Hell, on the retail side, we see this as Wal-mart, Sam's Club, Costco and others - buy a huge quantitiy, get a discount. They buy so much suppliers give them all sorts of discounts and concessions.
Much as I think the current patent system is screwed, if we didn't have anything, all that would happen is the little guy would get walked over. Not many inventors creating products in their shed could afford to bankroll factories to produce the goods ahead of the competitors, and the second they showed it to a big company with a view to investment without some kind of protection, they'd have their idea stolen. In my view each additional patent you secure should increase the cost to secure more exponentially. That would allow the little guy to secure a handful of patents while effectively preventing global corporations from patenting hundreds or thousands of ideas (they'd have to cherry pick what was worth protecting and what could go to the open market).
Those unaware of history are doomed to make stupid statements...
I remember when some did. Contrary to popular belief, it's never been universal.

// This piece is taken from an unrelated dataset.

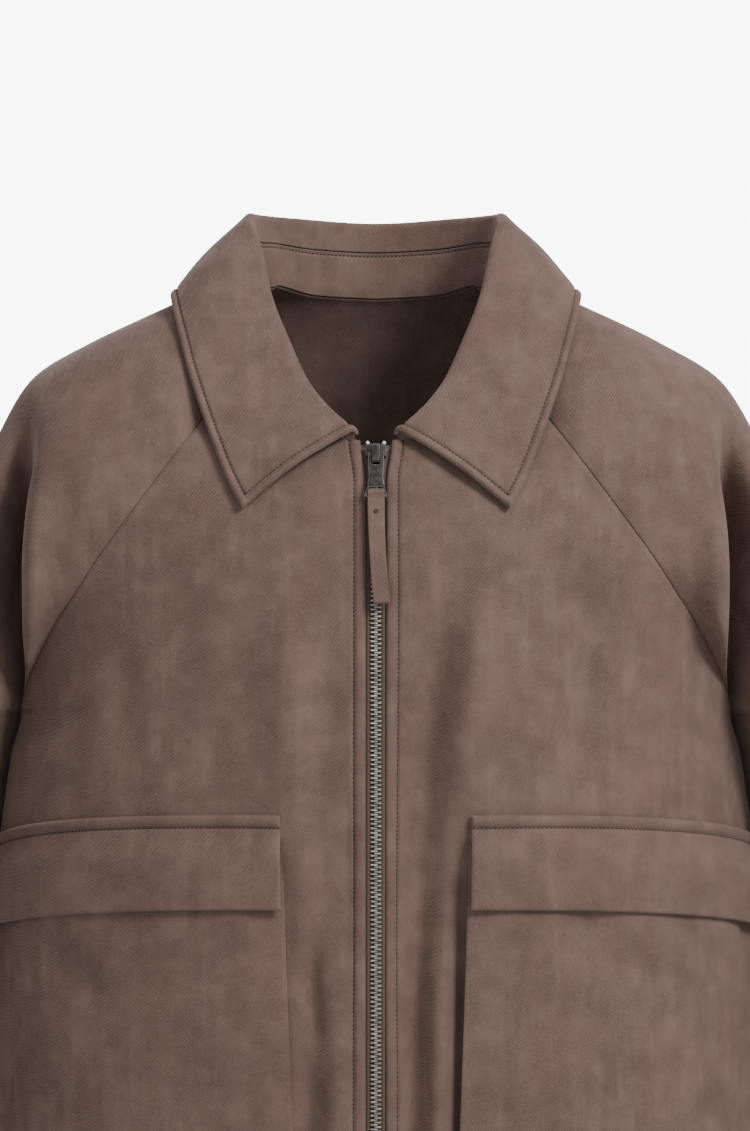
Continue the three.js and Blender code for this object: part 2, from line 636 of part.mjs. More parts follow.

Nor is outsourcing as new as you think. Across the 20th century and right down to today production in the US was 'outsourced' to places like the West and the South because land and labor there was cheaper than in the East (especially the Northeast). (That's one of the reasons there are so many abandoned textile and lumber mills from the late 19th and early 20th centuries scattered across the Northeast.) Another key that most people miss is cheap bulk transportation - railroads through the 20th century to now, and container ships from the late 20th century. (Arguably, without containers, the whole 'globalization' things falls apart due to the high labor costs of handling individual boxes multiple times as they switch transportation modes.)
Sears & Roebuck was doing the same thing with production 'outsourced' to the (American) Midwest and the South as early as the 1920's.
There really is nothing new under the sun.